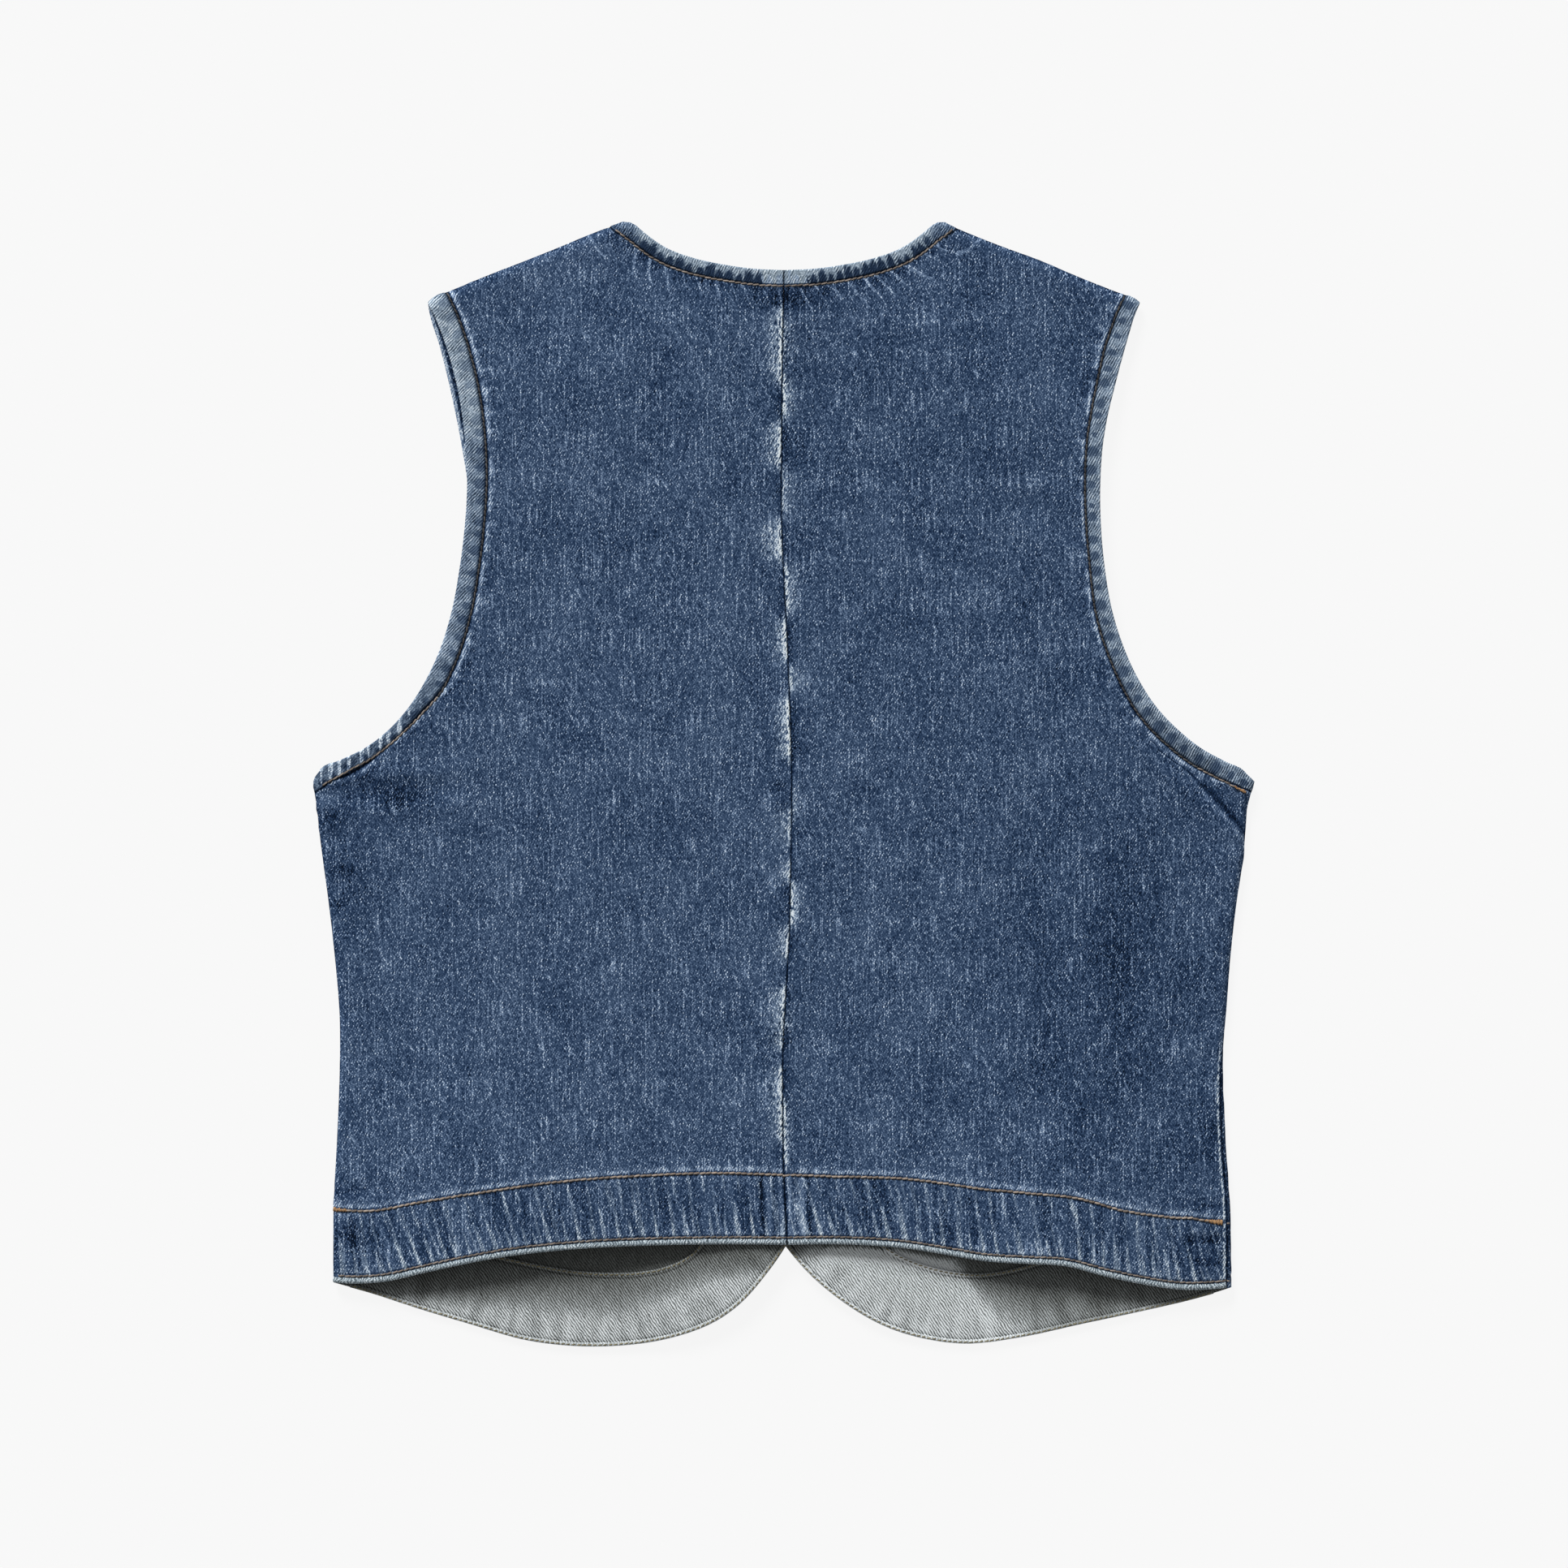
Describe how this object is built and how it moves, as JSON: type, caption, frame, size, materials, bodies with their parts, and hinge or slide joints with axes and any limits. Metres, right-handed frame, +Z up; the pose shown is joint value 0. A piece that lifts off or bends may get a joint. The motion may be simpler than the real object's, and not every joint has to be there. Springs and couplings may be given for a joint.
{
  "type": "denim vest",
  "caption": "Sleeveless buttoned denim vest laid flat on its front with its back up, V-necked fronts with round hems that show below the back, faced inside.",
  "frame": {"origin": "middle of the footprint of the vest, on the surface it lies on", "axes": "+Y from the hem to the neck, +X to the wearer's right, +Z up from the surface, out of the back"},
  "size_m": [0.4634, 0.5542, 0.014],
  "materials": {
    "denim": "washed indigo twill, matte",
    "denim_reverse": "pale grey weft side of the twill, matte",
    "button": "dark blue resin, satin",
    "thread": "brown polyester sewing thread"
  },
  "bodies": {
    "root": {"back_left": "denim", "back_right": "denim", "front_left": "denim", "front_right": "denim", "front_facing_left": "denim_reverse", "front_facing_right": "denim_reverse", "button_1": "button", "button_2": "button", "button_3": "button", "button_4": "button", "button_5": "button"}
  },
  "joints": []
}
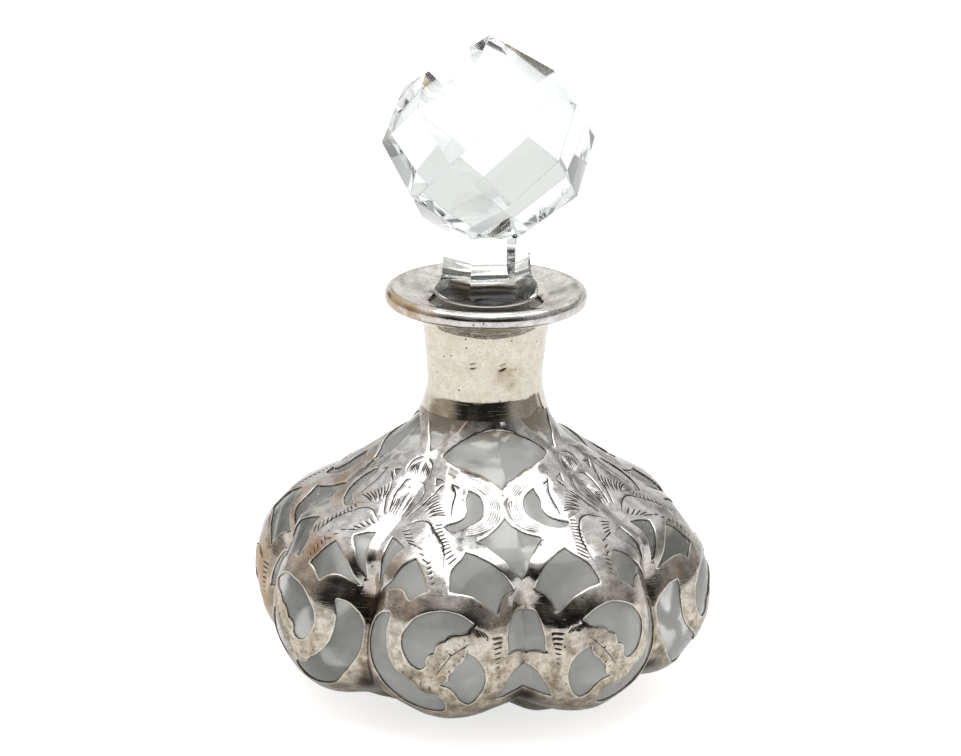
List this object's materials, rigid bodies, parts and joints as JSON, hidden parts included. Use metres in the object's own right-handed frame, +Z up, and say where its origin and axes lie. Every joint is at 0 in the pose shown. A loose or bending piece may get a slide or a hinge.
·····
Exercise instructions >> Write out every line of the listing that holds the word "parts".

Answer to the task >>
Describe how this object is built and how it moves, as JSON: type, caption, frame, size, materials, bodies with their parts, and hinge or slide joints with axes and any limits. Metres, right-handed frame, +Z up; the pose shown is joint value 0. A piece that lifts off or bends may get a joint. The motion may be simpler than the real object's, and not every joint has to be there. Springs and couplings may be given for a joint.
List this object's materials, rigid bodies, parts and joints as JSON, hidden parts included. Use metres in the object's own right-handed frame, +Z up, and say where its origin and axes lie. Every joint is at 0 in the pose shown. A loose or bending piece may get a slide or a hinge.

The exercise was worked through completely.